If you want to transfer a UK defined benefit pension the UK regulator (the FCA) has made it really blinking hard. If your pension has a transfer value of over GBP30k, which is not a lot really, you need a UK regulated FCA adviser to give you FCA advice. Once you have the advice they sign-off that they have provided that advice to your UK pension company, and the transfer can be completed. To give this advice the UK FCA adviser must have a specialist certificate in pension transfers.
In December last year the Financial Conduct Authority (“FCA”) released their report card on FCA advice providers (for defined benefit transfers) and it wasn’t pretty reading. Given the FCA hold 90% up as a pass mark standard, the fact that the advisers reviewed came in with only 48.1% having given appropriate advice is far from satisfactory.
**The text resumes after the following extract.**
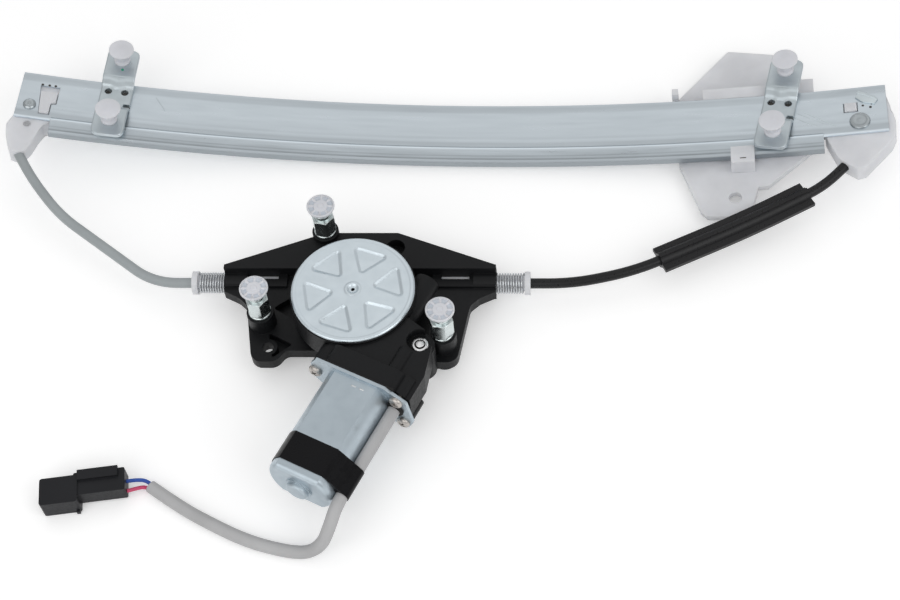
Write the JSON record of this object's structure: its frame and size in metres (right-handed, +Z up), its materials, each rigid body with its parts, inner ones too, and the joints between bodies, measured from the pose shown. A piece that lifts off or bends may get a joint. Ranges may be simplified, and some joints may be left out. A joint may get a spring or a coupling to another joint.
{
  "type": "window regulator",
  "caption": "Cable-driven window regulator: curved guide rail with sliding glass carrier, cable drum unit and worm gear motor with lead.",
  "frame": {"origin": "middle of the rail's length, centred across, on the plane the regulator lies on with its studs up", "axes": "+X along the rail towards the end where the carrier is parked, +Y from the motor towards the rail, +Z up along the fixing studs"},
  "size_m": [0.4527, 0.2943, 0.046],
  "materials": {
    "zinc_steel": "zinc plated",
    "cover_steel": "zinc plated",
    "can_steel": "zinc plated",
    "bright_steel": "bright",
    "cable_steel": "stranded",
    "white_nylon": "natural",
    "plug_plastic": "natural",
    "black_plastic": "satin",
    "grey_conduit": "satin",
    "black_conduit": "satin",
    "black_rubber": "matt",
    "black_tape": "vinyl",
    "ferrite": "matt",
    "core_steel": "laminated",
    "copper": "copper",
    "grey_sleeve": "soft",
    "blue_wire": "insulation",
    "red_wire": "insulation",
    "connector_plastic": "black",
    "brass_terminals": "tinned"
  },
  "bodies": {
    "root": {"guide_rail": "zinc_steel", "left_bracket": "zinc_steel", "right_bracket": "zinc_steel", "left_bracket_plugs": "plug_plastic", "right_bracket_plugs": "plug_plastic", "left_conduit": "grey_conduit", "right_conduit": "black_conduit", "conduit_sleeve": "black_conduit", "lift_cable": "cable_steel", "left_cable_guide": "white_nylon", "right_cable_guide": "white_nylon", "guide_rivets": "zinc_steel", "left_ferrule": "white_nylon", "right_ferrule": "white_nylon", "left_spring": "bright_steel", "right_spring": "bright_steel", "drum_housing": "black_plastic", "standoffs": "zinc_steel", "stud_plugs": "plug_plastic", "spindle": "bright_steel", "gear_housing": "black_plastic", "gear_cover": "cover_steel", "lug_bolt": "zinc_steel", "motor_can": "can_steel", "flange_gasket": "black_rubber", "motor_screws": "bright_steel", "motor_magnets": "ferrite", "brush_card": "black_plastic", "motor_brushes": "ferrite", "shaft_bearings": "bright_steel", "tape_band": "black_tape", "lead_sleeve_clamped": "grey_sleeve", "lead_sleeve": "grey_sleeve", "wire_blue": "blue_wire", "wire_red": "red_wire", "connector_housing": "connector_plastic", "connector_terminals": "brass_terminals"},
    "carrier": {"glass_carrier": "white_nylon", "cable_nipples": "cable_steel"},
    "drum": {"cable_drum": "white_nylon", "cable_turns": "cable_steel", "drive_plate": "bright_steel", "worm_wheel": "white_nylon", "rubber_damper": "black_rubber"},
    "armature": {"armature_shaft": "bright_steel", "armature_core": "core_steel", "armature_windings": "copper", "commutator": "copper"}
  },
  "joints": [
    {"name": "armature_turn", "type": "hinge", "parent": "root", "child": "armature", "pos_m": [-0.01019, -0.04491, 0.026], "axis": [-0.4035, -0.915, 0], "range_deg": [0, 61665]},
    {"name": "drum_turn", "type": "hinge", "parent": "root", "child": "drum", "pos_m": [-0.0338, -0.0345, 0.011], "axis": [0, 0, 1], "range_deg": [-846.7, 2]},
    {"name": "carrier_travel", "type": "hinge", "parent": "root", "child": "carrier", "pos_m": [0, 0.074, 1.1283], "axis": [0, -1, 0], "range_deg": [-15.01, 0.01]}
  ],
  "couplings": [
    {"joint": "drum_turn", "follows": "armature_turn", "ratio": -0.013699},
    {"joint": "carrier_travel", "follows": "armature_turn", "ratio": -0.00024325}
  ]
}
The FCA were pretty blunt and stated, “there were cases where advisers recommended transferring when it would have been in the best interests of the client not to” and vice versa.
FCA spotlight sees firms disappearing from the market
By the FCA’s own admission they were targeting the advisers they believed were being “less than scrupulous” in their dealings with clients, so their sample was not representative of the market as a whole (18 FCA advice providers were targeted). Since the review a number of the 18 firms have withdrawn from the market.
So, the FCA is now doubling down and have requested information from every firm with permission to advise on defined benefit pension transfers. They have stated that “any firm that is active in this market can expect to be involved in our work in 2019. We will not hesitate to use our investigatory powers where we identify evidence of serious misconduct which could have caused harm to consumers.”
So, it is likely that:
- Even more firms will leave the defined benefit transfer advice market
- The requirements will get even more onerous for consumers in terms of documents to complete
The market for advice and the legislation could step completely out of whack to leave people in limbo
This is likely to. once again push up the cost of a pension transfer as the pool of providers narrows. Even now most firms that advise on defined benefit pension transfers will not even look at an individual where their pension pot is less than GBP100,0000. The rationale being that the advisory risk is too high and the cost of the advice would not be in proportion to the value of the funds.
If this trend continues we may end up in a position where someone with a fund value over GBP30k (the FCA mandated threshold for having to get FCA advice sign-off) but less than the GBP100k that advisers require as a mnimum are left in no-mans land. They will be unable to get the FCA adviser sign-off required even if they wanted to transfer.
It is great that the FCA is working to ensure the best outcomes for consumers, but it is ironic in that working towards an outcome that’s meant to best for consumers that the consumer doesn’t have a voice in the process.